= STATED GOAL =
Quote the lines that run from the line containing "make_abdomen()" down to the line containing "bpy.data.objects.remove(obj)". Include both of those lines, reproduce each exactly, and omit everything else.

= RECORDED DATA =
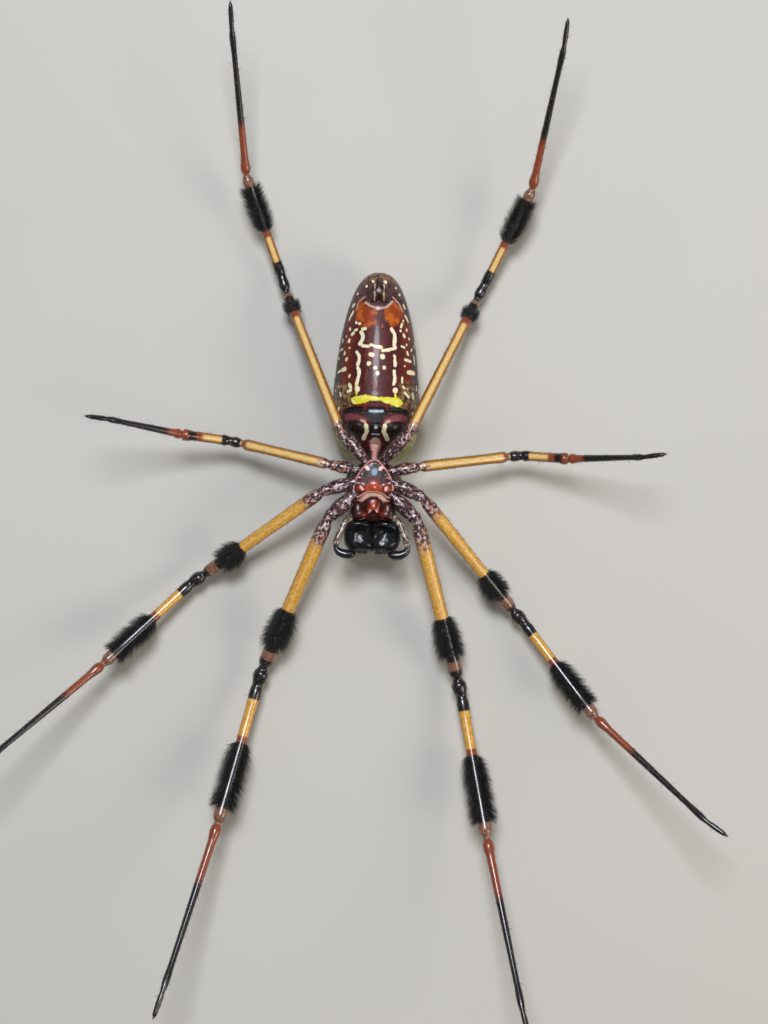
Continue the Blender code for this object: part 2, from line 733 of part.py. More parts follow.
def brush_span(brush, length):
    """Return the shares where a brush's core starts to rise, is full, falls and ends."""
    fade = CORE_FADE / length
    return (brush.start - fade, brush.start - 0.1 * fade, brush.end + 0.4 * fade,
            brush.end + 1.5 * fade)


def ring_shares(shares, brush, length):
    """Return where a segment's rings stand, with those of its brush's core put in."""
    if brush is None:
        return shares
    span = brush_span(brush, length)
    kept = [s for s in shares if s < span[0] - 0.02 or s > span[3] + 0.02]
    return sorted(kept + list(span))


def core_bulge(share, brush, length):
    """Return how far the dense core of a brush stands above the skin at a share."""
    if brush is None:
        return 0.0
    low, full, fall, end = brush_span(brush, length)
    return brush.core * smooth(low, full, share) * (1.0 - smooth(fall, end, share))


def leg_tube(name, stretches, brush_number, brushes, finish, seed):
    """Make one leg node from stretches of path, radius and share, with its brush if any."""
    path = [p for stretch in stretches for p in stretch.path]
    radii = [r for stretch in stretches for r in stretch.radii]
    item = to_object(name, sweep(path, radii, radii, LEG_SIDES, first=stretches[0].first,
                                 last=stretches[-1].last, end_tip=stretches[-1].tip))
    brush = brushes.get(brush_number)
    if brush is not None:
        host = stretches[-1]
        locks = brush_locks(host.start, host.end, host.bow, brush, host.skin, seed)
        apply_boolean(item, locks, "UNION")
    publish(item, finish, path[0])
    return item


@dataclass
class Stretch:
    """One segment of a leg inside a node: its rings, its bow and its end directions."""

    start: np.ndarray
    end: np.ndarray
    bow: np.ndarray
    skin: float
    path: list
    radii: list
    first: np.ndarray
    last: np.ndarray
    tip: np.ndarray = None


def make_femur(word, number):
    """Make one femur with its brush, its bare knee end and a slight bow."""
    joints = leg_joints(word, number)
    girth = LEG_GIRTH[number]
    first, last = joint_normal(joints, 1), joint_normal(joints, 2)
    start, end = joints[1] + first * GAP / 2.0, joints[2] - last * GAP / 2.0
    length = LEG_LENGTHS[number][1]
    bow = np.array([0.0, 0.0, 0.018 * length])
    brush = FEMUR_BRUSH.get(number)
    shares = [0.0, 0.05, 0.16, 0.34, 0.52, 0.70, 0.82, 0.91, 0.965, 1.0]
    base = [0.66, 0.92, 1.0, 0.98, 0.95, 0.94, 0.97, 1.02, 0.92, 0.68]
    every = ring_shares(shares, brush, length)
    radii = [girth.femur * float(np.interp(s, shares, base)) + core_bulge(s, brush, length)
             for s in every]
    stretch = Stretch(start, end, bow, girth.femur * 0.96,
                      segment_path(start, end, every, bow), radii, first, last)
    leg_tube(f"leg_{number}_{word}_femur", [stretch], number, FEMUR_BRUSH, GOLD_FINISH,
             SEED + 10 * number + (word == "left"))


def make_tibia(word, number):
    """Make one patella and tibia, with a notch between them and the tibia's brush."""
    joints = leg_joints(word, number)
    girth = LEG_GIRTH[number]
    first, last = joint_normal(joints, 2), joint_normal(joints, 4)
    knee, ankle = joints[3], joints[4] - last * GAP / 2.0
    start = joints[2] + first * GAP / 2.0
    still = np.zeros(3)
    patella_shares = (0.0, 0.22, 0.55, 0.86)
    patella = Stretch(start, knee, still, girth.knee,
                      segment_path(start, knee, patella_shares, still),
                      [girth.knee * s for s in (0.70, 0.96, 1.0, 0.84)], first, None)
    length = LEG_LENGTHS[number][3]
    bow = np.array([0.0, 0.0, -0.012 * length])
    brush = TIBIA_BRUSH.get(number)
    shares = [0.0, 0.05, 0.14, 0.38, 0.60, 0.80, 0.93, 0.98, 1.0]
    base = [0.98, 1.12, 1.02, 0.97, 1.0, 1.02, 1.22, 1.12, 0.82]
    every = ring_shares(shares, brush, length)
    radii = [girth.tibia * float(np.interp(s, shares, base)) + core_bulge(s, brush, length)
             for s in every]
    tibia = Stretch(knee, ankle, bow, girth.tibia, segment_path(knee, ankle, every, bow),
                    radii, None, last)
    leg_tube(f"leg_{number}_{word}_tibia", [patella, tibia], number, TIBIA_BRUSH,
             GOLD_FINISH, SEED + 10 * number + 5 + (word == "left"))


def make_metatarsus(word, number):
    """Make one metatarsus and tarsus, thinning to the tip that grips the silk."""
    joints = leg_joints(word, number)
    girth = LEG_GIRTH[number]
    first = joint_normal(joints, 4)
    start, ankle, tip = joints[4] + first * GAP / 2.0, joints[5], joints[6]
    length = LEG_LENGTHS[number][4]
    bow = np.array([0.0, 0.0, -0.022 * length])
    shares = (0.0, 0.03, 0.12, 0.35, 0.60, 0.84, 0.97)
    radii = [girth.metatarsus * s for s in (0.78, 1.16, 1.0, 0.90, 0.80, 0.72, 0.78)]
    shaft = Stretch(start, ankle, bow, girth.metatarsus,
                    segment_path(start, ankle, shares, bow), radii, first, None)
    still = np.zeros(3)
    foot = Stretch(ankle, tip, still, girth.tarsus,
                   segment_path(ankle, tip, (0.04, 0.30, 0.70, 0.90), still),
                   [girth.tarsus * s for s in (0.90, 1.0, 0.92, 0.78)], None, None,
                   tip + np.array([0.0, 0.0, 0.12]))
    leg_tube(f"leg_{number}_{word}_metatarsus", [shaft, foot], number, {},
             DARK_LEG_FINISH, SEED)


def make_thorax():
    """Make the prosoma with its pair of small horns, and cut seats for all set in it."""
    item = to_object("carapace", thorax_shell())
    sides = (-1.0, 1.0)
    back = thorax_section(CARAPACE_HORN_Y)[1]
    horns = []
    for side in sides:
        foot = at(side * CARAPACE_HORN_X, CARAPACE_HORN_Y, back + 0.55)
        top = foot + np.array([side * 0.08, 0.12, -0.62])
        horns.append(sweep([foot, top], [0.42, 0.26], [0.42, 0.26], 6, up=(0.0, 1.0, 0.0),
                           end_tip=top + np.array([0.0, 0.05, -0.28])))
    apply_boolean(item, horns, "UNION")
    tools = [sternum_shell(GAP), labium_shell(GAP), pedicel_shell(GAP)]
    tools += [endite_shell(side, GAP) for side in sides]
    tools += [chelicera_shell(side, GAP) for side in sides]
    tools += [coxa_shell(word, number, GAP) for word in ("left", "right")
              for number in LEG_LENGTHS]
    sockets = EYE_RADIUS + EYE_GAP
    tools += [ball(place, (sockets,) * 3) for place in eye_places().values()]
    apply_boolean(item, tools, "DIFFERENCE")
    publish(item, CARAPACE_FINISH, at(0.0, -5.0, 5.6))


def make_mouthparts():
    """Make the lip, maxillae, jaws and fangs."""
    publish(to_object("labium", labium_shell()), PLATE_FINISH, at(0.0, -6.3, 8.1))
    for side, word in ((-1.0, "left"), (1.0, "right")):
        item = to_object(f"endite_{word}", endite_shell(side))
        apply_boolean(item, [labium_shell(GAP), chelicera_shell(side, GAP)], "DIFFERENCE")
        publish(item, PLATE_FINISH, at(side * 1.8, -7.0, 7.75))
        item = to_object(f"chelicera_{word}", chelicera_shell(side))
        publish(item, BLACK_FINISH, at(side * CHELICERA_X, -9.2, 4.4))
        item = to_object(f"fang_{word}", fang_shell(side))
        apply_boolean(item, [chelicera_shell(side, GAP)], "DIFFERENCE")
        publish(item, BLACK_FINISH, at(side * 2.4, -8.9, 8.6))


def main():
    """Build the whole spider."""
    clear_scene()
    bpy.context.scene.collection.objects.link(bpy.data.objects.new(ROOT_NAME, None))
    make_abdomen()
    make_thorax()
    make_sternum()
    make_mouthparts()
    publish(to_object("pedicel", pedicel_shell()), PLATE_FINISH, at(0.0, 0.0, PEDICEL_Z))
    make_spinnerets()
    for name, place in eye_places().items():
        publish(to_object(name, ball(place, (EYE_RADIUS,) * 3)), BLACK_FINISH, place)
    make_palps()
    for word in ("left", "right"):
        for number in LEG_LENGTHS:
            make_coxa(word, number)
            make_femur(word, number)
            make_tibia(word, number)
            make_metatarsus(word, number)


main()
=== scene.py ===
"""A life-size golden silk orb weaver, dressed for its still portrait.

The frame is the solids' own: +Y from the head to the tail, +X the spider's right side and +Z
out of its belly, with the flat of its back at z = 0. Sizes in this file are millimetres, and
places along Y are counted from the waist; a mesh is scaled to metres when it is made.
"""
import logging
import math
from dataclasses import dataclass, field
from enum import Enum
from typing import Any

import bpy
import numpy as np
from mathutils import Euler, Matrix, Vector


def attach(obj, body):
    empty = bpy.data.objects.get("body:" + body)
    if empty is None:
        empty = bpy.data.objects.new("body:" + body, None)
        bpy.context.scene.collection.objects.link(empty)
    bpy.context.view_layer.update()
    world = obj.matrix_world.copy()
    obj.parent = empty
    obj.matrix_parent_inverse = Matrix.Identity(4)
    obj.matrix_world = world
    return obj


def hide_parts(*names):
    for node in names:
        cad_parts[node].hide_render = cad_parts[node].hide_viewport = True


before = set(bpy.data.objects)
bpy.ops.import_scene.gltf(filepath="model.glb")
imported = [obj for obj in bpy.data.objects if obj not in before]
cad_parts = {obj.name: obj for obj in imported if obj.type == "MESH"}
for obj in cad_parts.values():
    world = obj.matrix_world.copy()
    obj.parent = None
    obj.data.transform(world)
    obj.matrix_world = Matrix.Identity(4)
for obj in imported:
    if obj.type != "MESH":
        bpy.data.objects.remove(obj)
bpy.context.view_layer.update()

LOG = logging.getLogger("orb_weaver")
MM = 0.001
SEED = 24
REST_FROM_WAIST = 6.1
WAIST_Z = 7.0

Array = np.ndarray
Colour = tuple[float, float, float, float]


class Side(Enum):
    """The two sides of the spider, with the sign of X on each."""

    LEFT = -1.0
    RIGHT = 1.0

    @property
    def word(self) -> str:
        """Return the side's name as the solids' names give it."""
        return self.name.lower()

    def draws(self, number: int) -> np.random.Generator:
        """Return the source of random numbers for one of this side's sub-assemblies."""
        return np.random.default_rng(SEED + number + int(self is Side.LEFT))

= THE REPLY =
    make_abdomen()
    make_thorax()
    make_sternum()
    make_mouthparts()
    publish(to_object("pedicel", pedicel_shell()), PLATE_FINISH, at(0.0, 0.0, PEDICEL_Z))
    make_spinnerets()
    for name, place in eye_places().items():
        publish(to_object(name, ball(place, (EYE_RADIUS,) * 3)), BLACK_FINISH, place)
    make_palps()
    for word in ("left", "right"):
        for number in LEG_LENGTHS:
            make_coxa(word, number)
            make_femur(word, number)
            make_tibia(word, number)
            make_metatarsus(word, number)


main()
=== scene.py ===
"""A life-size golden silk orb weaver, dressed for its still portrait.

The frame is the solids' own: +Y from the head to the tail, +X the spider's right side and +Z
out of its belly, with the flat of its back at z = 0. Sizes in this file are millimetres, and
places along Y are counted from the waist; a mesh is scaled to metres when it is made.
"""
import logging
import math
from dataclasses import dataclass, field
from enum import Enum
from typing import Any

import bpy
import numpy as np
from mathutils import Euler, Matrix, Vector


def attach(obj, body):
    empty = bpy.data.objects.get("body:" + body)
    if empty is None:
        empty = bpy.data.objects.new("body:" + body, None)
        bpy.context.scene.collection.objects.link(empty)
    bpy.context.view_layer.update()
    world = obj.matrix_world.copy()
    obj.parent = empty
    obj.matrix_parent_inverse = Matrix.Identity(4)
    obj.matrix_world = world
    return obj


def hide_parts(*names):
    for node in names:
        cad_parts[node].hide_render = cad_parts[node].hide_viewport = True


before = set(bpy.data.objects)
bpy.ops.import_scene.gltf(filepath="model.glb")
imported = [obj for obj in bpy.data.objects if obj not in before]
cad_parts = {obj.name: obj for obj in imported if obj.type == "MESH"}
for obj in cad_parts.values():
    world = obj.matrix_world.copy()
    obj.parent = None
    obj.data.transform(world)
    obj.matrix_world = Matrix.Identity(4)
for obj in imported:
    if obj.type != "MESH":
        bpy.data.objects.remove(obj)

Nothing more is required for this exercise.